Et puis j’allais oublier les arguments de café du commerce du type : “il n’y a qu’un voyou pour se procurer un deuxième portable sous un nom d’emprunt”. Eh bien, je comprends, moi, au contraire, que lorsqu’on se sait épié et couché, jusque dans sa vie privée, sur la “table d’anatomie morale” chère à Paul Bourget, je comprends que, lorsque la justice, au lieu de protéger votre droit au secret, est la première à le piétiner, on ait la tentation de se protéger soi-même, et comme on peut. Et quant à la forte sentence signée, hélas, d’un ministre de la République, M. Benoît Hamon, selon laquelle “quand on n’a rien à se reprocher, ce n’est pas grave d’être sur écoutes”, elle est non seulement inepte mais ignoble : n’est-ce pas précisément quand on est innocent que cette intrusion des grandes oreilles, un an durant, dans l’espace inviolable de notre intimité est un cauchemar ? et faut-il avoir l’âme basse pour imaginer qu’un homme n’a à cacher que ses forfaits ?

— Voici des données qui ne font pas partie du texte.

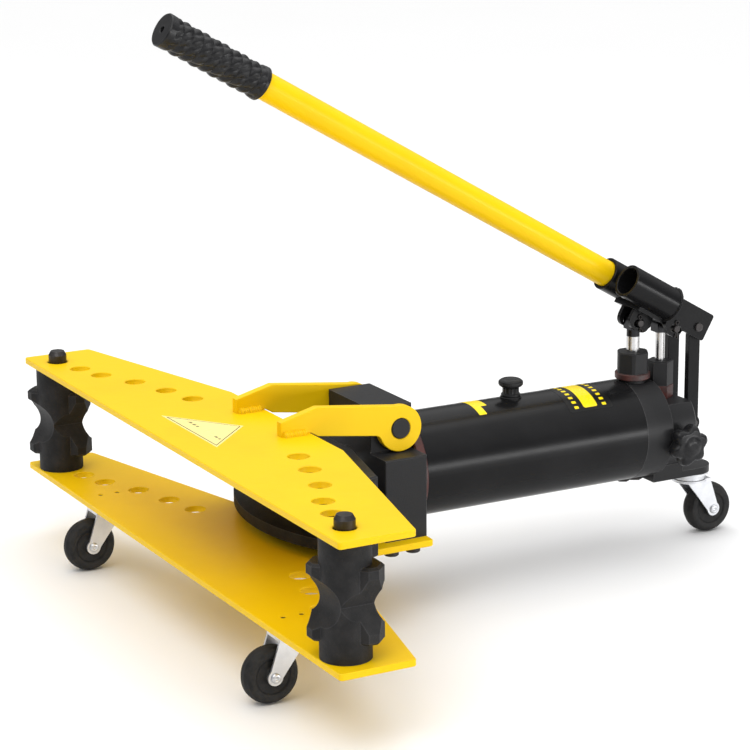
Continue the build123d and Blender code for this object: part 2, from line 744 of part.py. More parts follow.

Cette affaire, on l’aura compris, pose la question du droit au secret en démocratie.

Par-delà le cas Sarkozy, elle illustre la terrible passion des maniaques qui sont prêts, au nom de la transparence et de la pureté, à sacrifier ce fondement des droits de l’homme qu’est le droit, pour le sujet, à l’opacité et au mutisme.

Elle dit l’urgence de mettre des limites au désir sans limite, chez l’Autre, d’arraisonner la part d’ombre de chacun.